> **Exercise goal**: Extract, without alteration, each line from the start of the listing to the line bearing "return np.clip(0.5 +".

** start **

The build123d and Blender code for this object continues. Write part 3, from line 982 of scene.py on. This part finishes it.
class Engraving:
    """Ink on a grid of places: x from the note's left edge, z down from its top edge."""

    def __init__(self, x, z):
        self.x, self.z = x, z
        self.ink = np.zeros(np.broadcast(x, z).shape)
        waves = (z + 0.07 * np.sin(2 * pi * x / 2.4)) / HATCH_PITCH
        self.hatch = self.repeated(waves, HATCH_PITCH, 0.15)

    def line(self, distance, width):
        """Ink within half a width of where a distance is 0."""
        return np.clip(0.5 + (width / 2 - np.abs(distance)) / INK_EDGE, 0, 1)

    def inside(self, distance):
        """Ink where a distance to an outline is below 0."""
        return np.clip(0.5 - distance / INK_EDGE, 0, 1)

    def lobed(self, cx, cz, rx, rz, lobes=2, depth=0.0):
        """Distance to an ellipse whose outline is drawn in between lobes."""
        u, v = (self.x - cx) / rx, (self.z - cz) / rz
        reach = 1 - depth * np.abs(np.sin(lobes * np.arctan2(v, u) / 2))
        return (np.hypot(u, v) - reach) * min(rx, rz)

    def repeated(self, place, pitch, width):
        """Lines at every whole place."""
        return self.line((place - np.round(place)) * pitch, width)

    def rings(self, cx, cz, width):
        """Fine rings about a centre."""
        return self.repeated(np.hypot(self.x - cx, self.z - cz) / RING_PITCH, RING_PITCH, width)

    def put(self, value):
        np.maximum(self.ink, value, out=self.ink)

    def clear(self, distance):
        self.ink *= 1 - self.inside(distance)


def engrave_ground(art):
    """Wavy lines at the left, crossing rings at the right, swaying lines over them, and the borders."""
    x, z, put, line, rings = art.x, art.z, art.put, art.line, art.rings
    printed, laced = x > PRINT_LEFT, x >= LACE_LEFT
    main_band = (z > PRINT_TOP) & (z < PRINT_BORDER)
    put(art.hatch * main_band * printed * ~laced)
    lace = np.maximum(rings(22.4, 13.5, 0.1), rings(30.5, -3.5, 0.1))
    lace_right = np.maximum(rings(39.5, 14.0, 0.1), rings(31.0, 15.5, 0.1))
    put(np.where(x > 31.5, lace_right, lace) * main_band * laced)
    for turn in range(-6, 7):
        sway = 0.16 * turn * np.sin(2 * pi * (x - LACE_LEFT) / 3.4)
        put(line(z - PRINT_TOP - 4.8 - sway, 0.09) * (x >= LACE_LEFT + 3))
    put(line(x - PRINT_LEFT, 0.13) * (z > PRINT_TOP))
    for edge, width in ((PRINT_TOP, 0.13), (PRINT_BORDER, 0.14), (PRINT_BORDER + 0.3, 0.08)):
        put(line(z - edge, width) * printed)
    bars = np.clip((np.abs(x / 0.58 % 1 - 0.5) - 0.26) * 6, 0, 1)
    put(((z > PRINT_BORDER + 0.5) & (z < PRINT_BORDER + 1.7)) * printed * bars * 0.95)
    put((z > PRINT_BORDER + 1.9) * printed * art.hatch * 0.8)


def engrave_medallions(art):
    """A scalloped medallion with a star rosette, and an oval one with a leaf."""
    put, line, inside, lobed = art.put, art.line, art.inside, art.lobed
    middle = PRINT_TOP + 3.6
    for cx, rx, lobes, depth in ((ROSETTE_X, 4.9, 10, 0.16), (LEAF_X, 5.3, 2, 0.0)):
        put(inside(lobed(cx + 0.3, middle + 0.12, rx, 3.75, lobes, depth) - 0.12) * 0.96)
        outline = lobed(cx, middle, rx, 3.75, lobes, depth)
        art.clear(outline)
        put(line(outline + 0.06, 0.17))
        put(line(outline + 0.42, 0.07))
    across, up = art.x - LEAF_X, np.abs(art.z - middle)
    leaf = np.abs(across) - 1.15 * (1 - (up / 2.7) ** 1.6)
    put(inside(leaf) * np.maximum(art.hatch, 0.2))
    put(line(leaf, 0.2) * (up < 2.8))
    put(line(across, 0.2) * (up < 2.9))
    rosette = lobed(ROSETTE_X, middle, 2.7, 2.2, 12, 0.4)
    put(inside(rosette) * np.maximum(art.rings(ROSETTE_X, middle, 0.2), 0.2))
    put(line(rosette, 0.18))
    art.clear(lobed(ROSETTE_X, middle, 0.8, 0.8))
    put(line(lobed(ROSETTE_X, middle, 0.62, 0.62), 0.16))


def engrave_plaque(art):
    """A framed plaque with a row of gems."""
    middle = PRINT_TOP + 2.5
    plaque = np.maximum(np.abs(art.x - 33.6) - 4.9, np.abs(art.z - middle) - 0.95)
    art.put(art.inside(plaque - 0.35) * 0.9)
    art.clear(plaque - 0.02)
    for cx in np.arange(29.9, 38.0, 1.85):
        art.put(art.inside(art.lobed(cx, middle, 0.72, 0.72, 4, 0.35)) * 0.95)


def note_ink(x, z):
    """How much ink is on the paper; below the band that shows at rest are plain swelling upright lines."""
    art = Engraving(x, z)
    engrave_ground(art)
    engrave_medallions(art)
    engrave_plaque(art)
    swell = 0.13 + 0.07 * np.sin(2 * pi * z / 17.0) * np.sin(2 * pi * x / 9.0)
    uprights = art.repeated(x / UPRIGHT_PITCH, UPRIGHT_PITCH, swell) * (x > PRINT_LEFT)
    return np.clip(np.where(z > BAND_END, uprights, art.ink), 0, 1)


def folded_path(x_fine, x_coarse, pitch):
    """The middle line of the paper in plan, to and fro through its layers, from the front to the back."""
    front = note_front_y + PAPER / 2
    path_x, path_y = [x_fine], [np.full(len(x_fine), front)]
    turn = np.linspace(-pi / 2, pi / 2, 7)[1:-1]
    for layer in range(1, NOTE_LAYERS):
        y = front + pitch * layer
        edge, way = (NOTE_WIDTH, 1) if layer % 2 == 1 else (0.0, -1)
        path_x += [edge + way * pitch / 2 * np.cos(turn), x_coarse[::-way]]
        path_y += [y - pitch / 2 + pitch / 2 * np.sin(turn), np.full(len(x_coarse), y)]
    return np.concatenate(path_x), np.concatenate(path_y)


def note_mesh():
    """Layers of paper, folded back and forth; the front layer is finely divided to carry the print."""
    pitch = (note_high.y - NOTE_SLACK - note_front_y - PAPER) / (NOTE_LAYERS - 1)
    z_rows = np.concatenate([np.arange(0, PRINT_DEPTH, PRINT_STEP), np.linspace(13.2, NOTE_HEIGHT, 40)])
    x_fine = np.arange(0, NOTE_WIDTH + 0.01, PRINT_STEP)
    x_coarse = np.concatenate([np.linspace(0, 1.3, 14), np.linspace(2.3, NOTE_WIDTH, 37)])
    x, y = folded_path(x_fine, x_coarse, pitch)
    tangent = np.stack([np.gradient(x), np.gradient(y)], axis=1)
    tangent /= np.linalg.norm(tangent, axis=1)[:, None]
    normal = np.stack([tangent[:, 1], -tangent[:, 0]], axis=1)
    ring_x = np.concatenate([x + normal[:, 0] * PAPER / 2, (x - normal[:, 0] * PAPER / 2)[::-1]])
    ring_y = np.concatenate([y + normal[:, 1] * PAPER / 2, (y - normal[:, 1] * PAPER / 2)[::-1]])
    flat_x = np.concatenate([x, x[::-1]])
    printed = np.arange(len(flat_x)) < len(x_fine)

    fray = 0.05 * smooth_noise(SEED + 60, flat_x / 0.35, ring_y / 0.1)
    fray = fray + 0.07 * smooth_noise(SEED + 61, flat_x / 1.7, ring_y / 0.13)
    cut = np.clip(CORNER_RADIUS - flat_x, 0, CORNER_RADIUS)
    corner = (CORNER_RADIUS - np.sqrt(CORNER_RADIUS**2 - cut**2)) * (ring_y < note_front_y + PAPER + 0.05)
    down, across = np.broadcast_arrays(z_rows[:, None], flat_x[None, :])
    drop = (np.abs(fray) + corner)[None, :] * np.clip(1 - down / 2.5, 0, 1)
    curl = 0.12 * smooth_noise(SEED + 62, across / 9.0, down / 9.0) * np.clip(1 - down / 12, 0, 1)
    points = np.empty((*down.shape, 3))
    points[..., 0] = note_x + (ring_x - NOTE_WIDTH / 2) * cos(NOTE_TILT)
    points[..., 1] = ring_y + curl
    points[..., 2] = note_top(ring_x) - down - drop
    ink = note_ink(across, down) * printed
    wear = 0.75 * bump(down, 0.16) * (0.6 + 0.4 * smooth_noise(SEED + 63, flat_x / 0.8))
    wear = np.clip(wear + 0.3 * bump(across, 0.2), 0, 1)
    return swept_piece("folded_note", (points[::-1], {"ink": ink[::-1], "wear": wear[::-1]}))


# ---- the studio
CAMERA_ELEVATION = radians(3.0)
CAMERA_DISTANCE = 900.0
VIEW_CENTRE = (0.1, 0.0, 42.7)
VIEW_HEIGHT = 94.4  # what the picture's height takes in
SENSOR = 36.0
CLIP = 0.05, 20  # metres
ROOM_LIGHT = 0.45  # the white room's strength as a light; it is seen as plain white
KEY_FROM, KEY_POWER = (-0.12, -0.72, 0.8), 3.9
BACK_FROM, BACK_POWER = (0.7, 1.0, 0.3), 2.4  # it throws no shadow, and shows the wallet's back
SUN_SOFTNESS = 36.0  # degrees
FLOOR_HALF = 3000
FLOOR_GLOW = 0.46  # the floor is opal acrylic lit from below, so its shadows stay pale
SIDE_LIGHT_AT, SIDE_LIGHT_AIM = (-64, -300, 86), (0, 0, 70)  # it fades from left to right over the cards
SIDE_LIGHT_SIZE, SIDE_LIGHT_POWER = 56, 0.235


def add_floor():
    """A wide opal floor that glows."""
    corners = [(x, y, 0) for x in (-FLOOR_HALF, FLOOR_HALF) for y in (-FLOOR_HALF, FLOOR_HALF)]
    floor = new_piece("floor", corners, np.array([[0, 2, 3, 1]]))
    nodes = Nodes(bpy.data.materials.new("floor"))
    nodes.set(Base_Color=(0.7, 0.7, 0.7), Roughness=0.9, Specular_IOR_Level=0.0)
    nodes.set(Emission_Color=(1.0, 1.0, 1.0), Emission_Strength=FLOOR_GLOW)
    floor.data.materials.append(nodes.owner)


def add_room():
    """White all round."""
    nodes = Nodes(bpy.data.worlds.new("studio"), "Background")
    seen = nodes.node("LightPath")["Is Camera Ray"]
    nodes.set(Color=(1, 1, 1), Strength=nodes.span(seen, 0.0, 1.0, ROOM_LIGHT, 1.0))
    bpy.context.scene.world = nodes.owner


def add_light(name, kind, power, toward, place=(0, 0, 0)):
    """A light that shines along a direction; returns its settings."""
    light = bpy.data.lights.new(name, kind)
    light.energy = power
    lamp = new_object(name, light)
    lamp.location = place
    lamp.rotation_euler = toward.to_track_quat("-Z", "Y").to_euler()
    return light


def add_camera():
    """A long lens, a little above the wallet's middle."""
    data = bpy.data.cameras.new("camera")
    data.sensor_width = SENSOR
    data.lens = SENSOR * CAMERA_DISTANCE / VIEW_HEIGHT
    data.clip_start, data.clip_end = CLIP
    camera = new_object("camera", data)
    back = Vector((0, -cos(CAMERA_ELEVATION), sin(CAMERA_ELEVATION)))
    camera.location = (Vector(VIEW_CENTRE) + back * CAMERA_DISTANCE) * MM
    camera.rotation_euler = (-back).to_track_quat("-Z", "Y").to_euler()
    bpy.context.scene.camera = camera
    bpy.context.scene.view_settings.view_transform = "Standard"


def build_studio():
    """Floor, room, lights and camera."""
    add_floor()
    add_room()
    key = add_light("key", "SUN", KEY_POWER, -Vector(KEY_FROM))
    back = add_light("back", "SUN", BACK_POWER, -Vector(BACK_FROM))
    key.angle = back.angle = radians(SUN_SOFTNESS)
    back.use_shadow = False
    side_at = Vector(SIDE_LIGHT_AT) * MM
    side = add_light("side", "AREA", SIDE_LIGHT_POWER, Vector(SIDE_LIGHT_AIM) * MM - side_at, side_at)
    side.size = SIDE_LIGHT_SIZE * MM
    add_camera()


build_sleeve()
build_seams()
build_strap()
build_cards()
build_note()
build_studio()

** end **

> **Answer in full**:
The build123d and Blender code for this object continues. Write part 3, from line 982 of scene.py on. This part finishes it.
class Engraving:
    """Ink on a grid of places: x from the note's left edge, z down from its top edge."""

    def __init__(self, x, z):
        self.x, self.z = x, z
        self.ink = np.zeros(np.broadcast(x, z).shape)
        waves = (z + 0.07 * np.sin(2 * pi * x / 2.4)) / HATCH_PITCH
        self.hatch = self.repeated(waves, HATCH_PITCH, 0.15)

    def line(self, distance, width):
        """Ink within half a width of where a distance is 0."""
        return np.clip(0.5 + (width / 2 - np.abs(distance)) / INK_EDGE, 0, 1)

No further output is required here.